• Your goal: Extract the listing below in full, unchanged.

--------------------------------

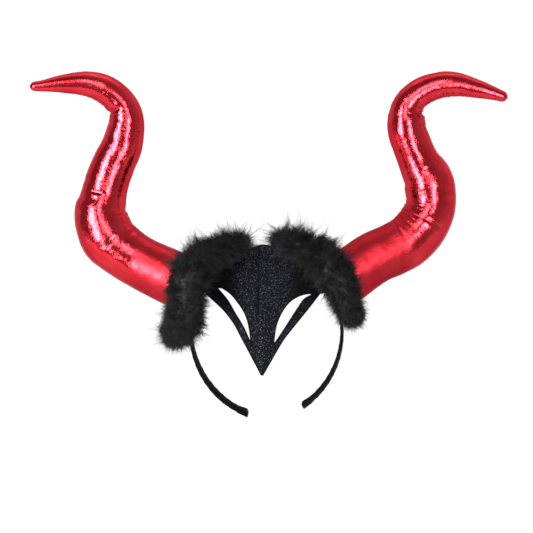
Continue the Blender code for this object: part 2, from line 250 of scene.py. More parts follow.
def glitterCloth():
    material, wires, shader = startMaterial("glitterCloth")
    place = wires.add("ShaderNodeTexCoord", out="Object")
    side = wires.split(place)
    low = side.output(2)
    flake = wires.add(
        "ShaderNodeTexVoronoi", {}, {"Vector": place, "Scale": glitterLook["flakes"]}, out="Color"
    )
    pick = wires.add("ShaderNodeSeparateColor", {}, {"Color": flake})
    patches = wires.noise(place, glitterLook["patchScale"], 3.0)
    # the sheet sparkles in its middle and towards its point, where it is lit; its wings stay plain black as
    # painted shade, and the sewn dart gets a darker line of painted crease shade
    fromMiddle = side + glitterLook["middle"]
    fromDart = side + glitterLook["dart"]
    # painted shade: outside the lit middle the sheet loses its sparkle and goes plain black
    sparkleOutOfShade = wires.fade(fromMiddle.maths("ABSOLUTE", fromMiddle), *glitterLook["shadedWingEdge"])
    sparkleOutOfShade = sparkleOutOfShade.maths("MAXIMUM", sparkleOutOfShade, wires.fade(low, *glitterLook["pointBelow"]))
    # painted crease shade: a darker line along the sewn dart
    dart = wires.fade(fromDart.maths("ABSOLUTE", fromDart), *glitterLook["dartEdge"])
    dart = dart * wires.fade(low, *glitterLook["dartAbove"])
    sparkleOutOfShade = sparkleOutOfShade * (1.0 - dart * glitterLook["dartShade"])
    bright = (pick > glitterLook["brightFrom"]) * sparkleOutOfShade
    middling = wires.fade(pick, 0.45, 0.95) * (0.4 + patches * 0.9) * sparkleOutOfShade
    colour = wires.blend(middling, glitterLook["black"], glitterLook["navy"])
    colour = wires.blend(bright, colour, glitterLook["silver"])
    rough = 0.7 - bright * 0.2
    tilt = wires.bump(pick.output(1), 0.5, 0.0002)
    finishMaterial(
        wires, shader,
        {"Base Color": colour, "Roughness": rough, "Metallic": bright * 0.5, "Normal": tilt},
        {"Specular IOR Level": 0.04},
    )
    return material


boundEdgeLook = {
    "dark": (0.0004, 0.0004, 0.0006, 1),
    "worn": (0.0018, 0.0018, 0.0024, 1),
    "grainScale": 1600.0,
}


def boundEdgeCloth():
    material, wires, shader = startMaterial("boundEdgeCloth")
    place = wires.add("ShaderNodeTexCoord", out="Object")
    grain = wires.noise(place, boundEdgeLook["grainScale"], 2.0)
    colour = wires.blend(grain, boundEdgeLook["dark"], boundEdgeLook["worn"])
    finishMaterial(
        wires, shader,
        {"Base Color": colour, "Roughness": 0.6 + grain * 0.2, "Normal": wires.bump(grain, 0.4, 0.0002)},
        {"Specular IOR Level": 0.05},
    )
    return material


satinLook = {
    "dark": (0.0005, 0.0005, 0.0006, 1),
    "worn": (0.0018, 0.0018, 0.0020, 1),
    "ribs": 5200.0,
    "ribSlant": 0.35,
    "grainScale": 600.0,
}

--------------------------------

• Exercise response:
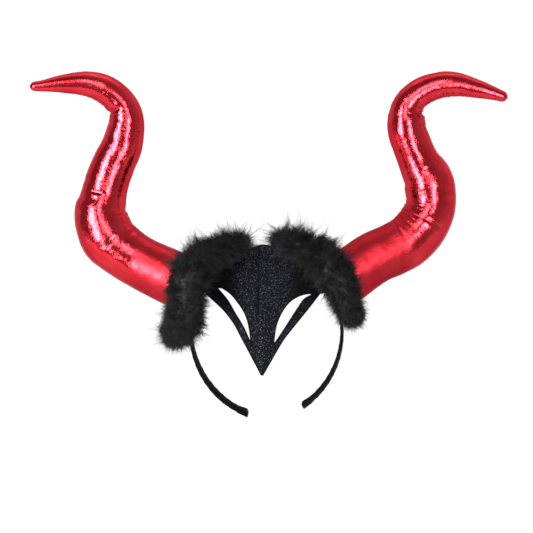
Continue the Blender code for this object: part 2, from line 250 of scene.py. More parts follow.
def glitterCloth():
    material, wires, shader = startMaterial("glitterCloth")
    place = wires.add("ShaderNodeTexCoord", out="Object")
    side = wires.split(place)
    low = side.output(2)
    flake = wires.add(
        "ShaderNodeTexVoronoi", {}, {"Vector": place, "Scale": glitterLook["flakes"]}, out="Color"
    )
    pick = wires.add("ShaderNodeSeparateColor", {}, {"Color": flake})
    patches = wires.noise(place, glitterLook["patchScale"], 3.0)
    # the sheet sparkles in its middle and towards its point, where it is lit; its wings stay plain black as
    # painted shade, and the sewn dart gets a darker line of painted crease shade
    fromMiddle = side + glitterLook["middle"]
    fromDart = side + glitterLook["dart"]
    # painted shade: outside the lit middle the sheet loses its sparkle and goes plain black
    sparkleOutOfShade = wires.fade(fromMiddle.maths("ABSOLUTE", fromMiddle), *glitterLook["shadedWingEdge"])
    sparkleOutOfShade = sparkleOutOfShade.maths("MAXIMUM", sparkleOutOfShade, wires.fade(low, *glitterLook["pointBelow"]))
    # painted crease shade: a darker line along the sewn dart
    dart = wires.fade(fromDart.maths("ABSOLUTE", fromDart), *glitterLook["dartEdge"])
    dart = dart * wires.fade(low, *glitterLook["dartAbove"])
    sparkleOutOfShade = sparkleOutOfShade * (1.0 - dart * glitterLook["dartShade"])
    bright = (pick > glitterLook["brightFrom"]) * sparkleOutOfShade
    middling = wires.fade(pick, 0.45, 0.95) * (0.4 + patches * 0.9) * sparkleOutOfShade
    colour = wires.blend(middling, glitterLook["black"], glitterLook["navy"])
    colour = wires.blend(bright, colour, glitterLook["silver"])
    rough = 0.7 - bright * 0.2
    tilt = wires.bump(pick.output(1), 0.5, 0.0002)
    finishMaterial(
        wires, shader,
        {"Base Color": colour, "Roughness": rough, "Metallic": bright * 0.5, "Normal": tilt},
        {"Specular IOR Level": 0.04},
    )
    return material


boundEdgeLook = {
    "dark": (0.0004, 0.0004, 0.0006, 1),
    "worn": (0.0018, 0.0018, 0.0024, 1),
    "grainScale": 1600.0,
}


def boundEdgeCloth():
    material, wires, shader = startMaterial("boundEdgeCloth")
    place = wires.add("ShaderNodeTexCoord", out="Object")
    grain = wires.noise(place, boundEdgeLook["grainScale"], 2.0)
    colour = wires.blend(grain, boundEdgeLook["dark"], boundEdgeLook["worn"])
    finishMaterial(
        wires, shader,
        {"Base Color": colour, "Roughness": 0.6 + grain * 0.2, "Normal": wires.bump(grain, 0.4, 0.0002)},
        {"Specular IOR Level": 0.05},
    )
    return material


satinLook = {
    "dark": (0.0005, 0.0005, 0.0006, 1),
    "worn": (0.0018, 0.0018, 0.0020, 1),
    "ribs": 5200.0,
    "ribSlant": 0.35,
    "grainScale": 600.0,
}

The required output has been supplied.